The primary factor influencing the space complexity of this implementation is the quantity of commands stored in the undo stack.
Properties of Memento Pattern in C++:
Originator:
- The Originator is the object whose state needs to be saved and restored. It contains the state that needs to be preserved.
- In C++, the Originator class typically provides methods to set and get its internal state, as well as methods to create and restore mementos.
- It's responsible for creating mementos that capture its internal state and for restoring its state from a memento.
Memento:
- The Memento is an object that holds the state of the Originator.

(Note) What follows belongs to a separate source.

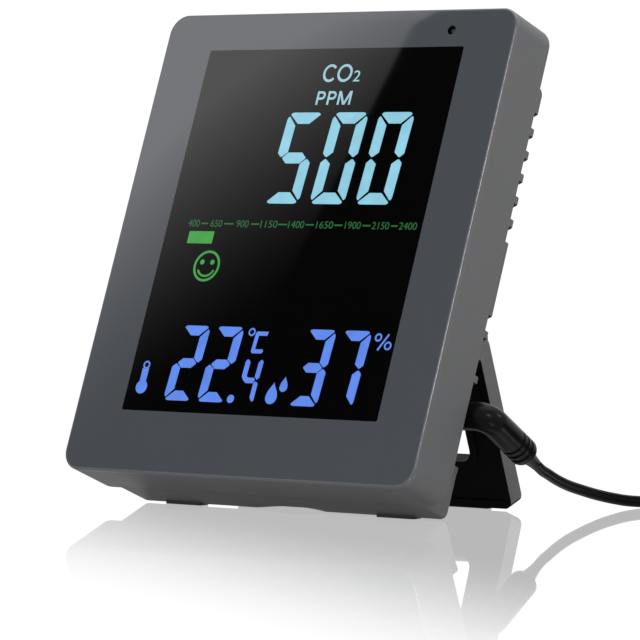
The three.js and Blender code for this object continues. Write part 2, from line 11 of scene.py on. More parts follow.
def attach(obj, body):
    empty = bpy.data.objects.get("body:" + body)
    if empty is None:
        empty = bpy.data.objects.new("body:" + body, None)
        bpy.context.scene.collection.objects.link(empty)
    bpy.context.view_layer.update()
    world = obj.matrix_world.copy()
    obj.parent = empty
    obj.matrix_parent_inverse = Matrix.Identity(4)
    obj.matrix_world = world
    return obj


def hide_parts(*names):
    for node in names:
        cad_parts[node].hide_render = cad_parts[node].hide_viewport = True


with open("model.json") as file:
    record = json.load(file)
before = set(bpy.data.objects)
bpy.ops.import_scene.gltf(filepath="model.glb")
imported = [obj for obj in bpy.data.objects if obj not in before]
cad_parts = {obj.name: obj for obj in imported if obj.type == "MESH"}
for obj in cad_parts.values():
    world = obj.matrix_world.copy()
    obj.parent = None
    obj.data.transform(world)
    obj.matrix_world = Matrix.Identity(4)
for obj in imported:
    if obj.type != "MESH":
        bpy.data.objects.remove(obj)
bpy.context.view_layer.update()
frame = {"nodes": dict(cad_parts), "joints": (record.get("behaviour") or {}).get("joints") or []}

It acts as a snapshot of the Originator's state at a particular point in time.
- In C++, the Memento class typically provides methods to access and possibly modify the state it holds, but it doesn't expose the internal representation of the state.
- It's designed to be immutable or to prevent modification of its state after creation, ensuring that the Originator's state remains unchanged.
Caretaker:
- The Caretaker is responsible for managing mementos. It keeps track of the mementos and provides operations to save and retrieve them.
- In C++, the Caretaker class may maintain a collection (e.g., a stack or list) of mementos and provide methods to add, retrieve, and possibly remove mementos.
- It's responsible for deciding when to create mementos and when to restore the Originator's state from a memento.